The ruling of the trial court, admitting the testimony of H.A. Allen that he had prepared the proofs of loss for the plaintiff Hamner, and before the proofs were prepared Hamner told the witness that he did not own the land on which the granary was situated, is assigned as error. The insurance company pleaded and proved as the basis of its defense against liability upon the policy for the loss of the granary that Hamner did not own the land on which it was situated; the declaration admitted did not go beyond the proof and pleading of the company and could work no injury to it as proof of the fact. The insurance company also charged in its answer, and introduced evidence to sustain the charge, that Hamner had willfully and falsely sworn that he was the owner of the granary, because he did not in fact own the land on which the building stood, and did not have the right to remove the house. It was permissible for Hamner to show that if, as a matter of law, he did not own the building at the time it was destroyed, his statement was not willfully false, and to do this the testimony of Allen to the declaration made by Hamner, at and before the preparation of the proofs of loss, was competent testimony.

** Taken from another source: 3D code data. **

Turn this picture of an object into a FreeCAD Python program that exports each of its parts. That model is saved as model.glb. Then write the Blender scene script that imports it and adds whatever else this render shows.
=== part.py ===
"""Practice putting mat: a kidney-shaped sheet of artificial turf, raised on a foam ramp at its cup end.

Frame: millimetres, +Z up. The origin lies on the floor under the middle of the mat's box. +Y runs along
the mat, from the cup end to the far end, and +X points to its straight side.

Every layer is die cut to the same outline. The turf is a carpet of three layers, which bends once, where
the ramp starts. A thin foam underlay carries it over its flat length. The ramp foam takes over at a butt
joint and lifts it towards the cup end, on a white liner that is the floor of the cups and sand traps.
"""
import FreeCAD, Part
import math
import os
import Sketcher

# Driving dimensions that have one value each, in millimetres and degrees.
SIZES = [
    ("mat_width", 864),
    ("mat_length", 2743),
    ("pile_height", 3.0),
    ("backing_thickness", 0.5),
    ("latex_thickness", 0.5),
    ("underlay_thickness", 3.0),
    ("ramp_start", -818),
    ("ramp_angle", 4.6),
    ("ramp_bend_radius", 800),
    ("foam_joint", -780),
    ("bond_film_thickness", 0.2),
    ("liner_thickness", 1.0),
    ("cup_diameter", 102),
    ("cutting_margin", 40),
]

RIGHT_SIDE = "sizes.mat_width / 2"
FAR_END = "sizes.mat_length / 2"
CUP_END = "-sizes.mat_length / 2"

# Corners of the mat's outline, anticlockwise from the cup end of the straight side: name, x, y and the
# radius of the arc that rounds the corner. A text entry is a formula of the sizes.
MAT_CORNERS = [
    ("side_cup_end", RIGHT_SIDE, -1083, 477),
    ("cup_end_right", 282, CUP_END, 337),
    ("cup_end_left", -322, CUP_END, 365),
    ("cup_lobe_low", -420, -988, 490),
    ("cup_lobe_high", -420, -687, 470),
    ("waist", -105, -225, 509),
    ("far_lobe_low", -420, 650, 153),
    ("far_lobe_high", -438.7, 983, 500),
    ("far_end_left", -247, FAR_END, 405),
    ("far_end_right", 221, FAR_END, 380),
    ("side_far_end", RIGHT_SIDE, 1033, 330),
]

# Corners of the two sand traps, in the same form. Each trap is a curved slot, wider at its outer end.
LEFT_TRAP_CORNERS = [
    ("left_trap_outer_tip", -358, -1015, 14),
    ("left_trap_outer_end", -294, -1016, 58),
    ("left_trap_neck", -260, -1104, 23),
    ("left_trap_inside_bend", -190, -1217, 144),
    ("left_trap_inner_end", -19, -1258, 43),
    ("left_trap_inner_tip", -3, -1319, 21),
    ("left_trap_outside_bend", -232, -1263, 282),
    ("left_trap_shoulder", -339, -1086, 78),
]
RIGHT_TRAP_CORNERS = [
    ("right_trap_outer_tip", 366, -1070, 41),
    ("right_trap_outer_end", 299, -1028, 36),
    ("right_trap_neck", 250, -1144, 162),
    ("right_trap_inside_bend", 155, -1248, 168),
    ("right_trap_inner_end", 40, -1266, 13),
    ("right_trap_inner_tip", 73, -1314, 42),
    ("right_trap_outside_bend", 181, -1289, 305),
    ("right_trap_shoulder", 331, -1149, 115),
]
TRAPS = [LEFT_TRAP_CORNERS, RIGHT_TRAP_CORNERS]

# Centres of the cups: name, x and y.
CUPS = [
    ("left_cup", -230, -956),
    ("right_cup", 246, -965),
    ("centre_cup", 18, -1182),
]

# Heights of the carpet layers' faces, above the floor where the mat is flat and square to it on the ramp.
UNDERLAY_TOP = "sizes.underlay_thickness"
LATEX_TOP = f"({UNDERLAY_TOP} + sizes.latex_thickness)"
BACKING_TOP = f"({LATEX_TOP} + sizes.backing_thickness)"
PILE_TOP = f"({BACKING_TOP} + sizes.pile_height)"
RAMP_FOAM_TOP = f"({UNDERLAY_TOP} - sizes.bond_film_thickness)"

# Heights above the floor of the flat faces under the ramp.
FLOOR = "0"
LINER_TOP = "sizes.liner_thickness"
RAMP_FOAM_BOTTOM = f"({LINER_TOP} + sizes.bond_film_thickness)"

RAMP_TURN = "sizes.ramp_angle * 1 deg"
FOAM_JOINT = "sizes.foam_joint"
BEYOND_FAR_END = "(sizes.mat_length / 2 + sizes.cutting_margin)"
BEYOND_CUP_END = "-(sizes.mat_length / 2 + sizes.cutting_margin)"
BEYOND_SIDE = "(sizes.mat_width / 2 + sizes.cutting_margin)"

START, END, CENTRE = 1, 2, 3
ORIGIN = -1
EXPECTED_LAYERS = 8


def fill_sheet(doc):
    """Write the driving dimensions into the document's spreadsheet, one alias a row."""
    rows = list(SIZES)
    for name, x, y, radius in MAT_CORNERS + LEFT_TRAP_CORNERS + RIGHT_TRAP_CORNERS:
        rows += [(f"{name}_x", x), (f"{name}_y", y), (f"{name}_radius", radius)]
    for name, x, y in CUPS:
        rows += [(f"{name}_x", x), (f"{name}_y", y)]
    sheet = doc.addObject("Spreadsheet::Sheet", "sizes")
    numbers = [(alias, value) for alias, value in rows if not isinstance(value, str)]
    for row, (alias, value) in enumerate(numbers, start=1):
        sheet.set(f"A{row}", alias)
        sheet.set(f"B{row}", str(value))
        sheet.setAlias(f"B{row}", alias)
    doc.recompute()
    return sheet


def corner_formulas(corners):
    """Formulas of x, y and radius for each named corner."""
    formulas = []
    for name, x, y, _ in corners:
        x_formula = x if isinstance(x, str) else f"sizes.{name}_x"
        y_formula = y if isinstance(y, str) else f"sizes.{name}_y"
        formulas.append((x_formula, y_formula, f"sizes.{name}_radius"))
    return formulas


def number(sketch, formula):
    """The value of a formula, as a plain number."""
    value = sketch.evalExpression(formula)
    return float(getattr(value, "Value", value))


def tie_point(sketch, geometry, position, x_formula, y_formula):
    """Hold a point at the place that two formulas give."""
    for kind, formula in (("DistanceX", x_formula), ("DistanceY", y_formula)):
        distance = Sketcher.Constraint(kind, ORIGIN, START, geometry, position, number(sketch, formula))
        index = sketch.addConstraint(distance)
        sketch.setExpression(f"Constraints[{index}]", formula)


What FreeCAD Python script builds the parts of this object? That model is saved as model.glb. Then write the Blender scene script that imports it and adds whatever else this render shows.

Hamner pleaded that the mortgage which was made by him to L.D. Smith was not delivered; that there was no consideration for the mortgage because the note which it purported to secure had not been delivered to Mrs. Smith and there was no debt to support it. This plea was not sworn to, and the testimony offered by Hamner to prove that the mortgage was not delivered was objected to on the ground that it was *396 virtually proof that the mortgage had not in fact been executed, and not admissible because the plea was not supported by affidavit. It is not necessary for us to decide that question, because the plea of failure of consideration, not being excepted to, was sufficient without affidavit to admit the evidence that the note was not delivered. Williams v. Bailes, 9 Tex. 61. The case cited states clearly the distinction between a plea of non est factum and a plea of failure of consideration when not supported by affidavit, and it is sufficient for us to say that in this case there was no exception to the plea. The policy contained this provision: "This entire policy, unless otherwise provided by agreement indorsed hereon or added hereto, shall be void * * * if the subject of the insurance be personal property and be or become incumbered by a chattel mortgage." The mortgage to L.D. Smith was not an incumbrance upon the wheat, because there was no debt from Hamner to Smith.

W.D. Wicker complains that the Court of Civil Appeals erred in reversing the judgment of the District Court and so reforming it as to deny him the right to recover upon policy No. 25, made payable to himself. This policy contained the same clause as that copied above with reference to incumbrances. There is no dispute that at the time the policy was issued, there was a mortgage in existence upon the wheat insured, but it is claimed that as the incumbrance was discharged the next day, it did not have the effect to forfeit the policy of insurance. The terms of the contract are, that if, at the time the policy is issued, there be an incumbrance in the shape of a chattel mortgage upon the property insured, the policy shall be void. It was not shown that the insurer knew of the existence of the mortgage to Langford. By its existence, the forfeiture occurred, and a court has no authority to reinstate it without the consent of the insurer. The subsequent discharge of the chattel mortgage did not restore the policy. Insurance Co. v. Kempner, 87 Tex. 229. This class of contracts is construed liberally in favor of the insured, but when the terms are so explicit as in this case, it must be enforced.

We find no error in the judgment of the Court of Civil Appeals and it is therefore affirmed.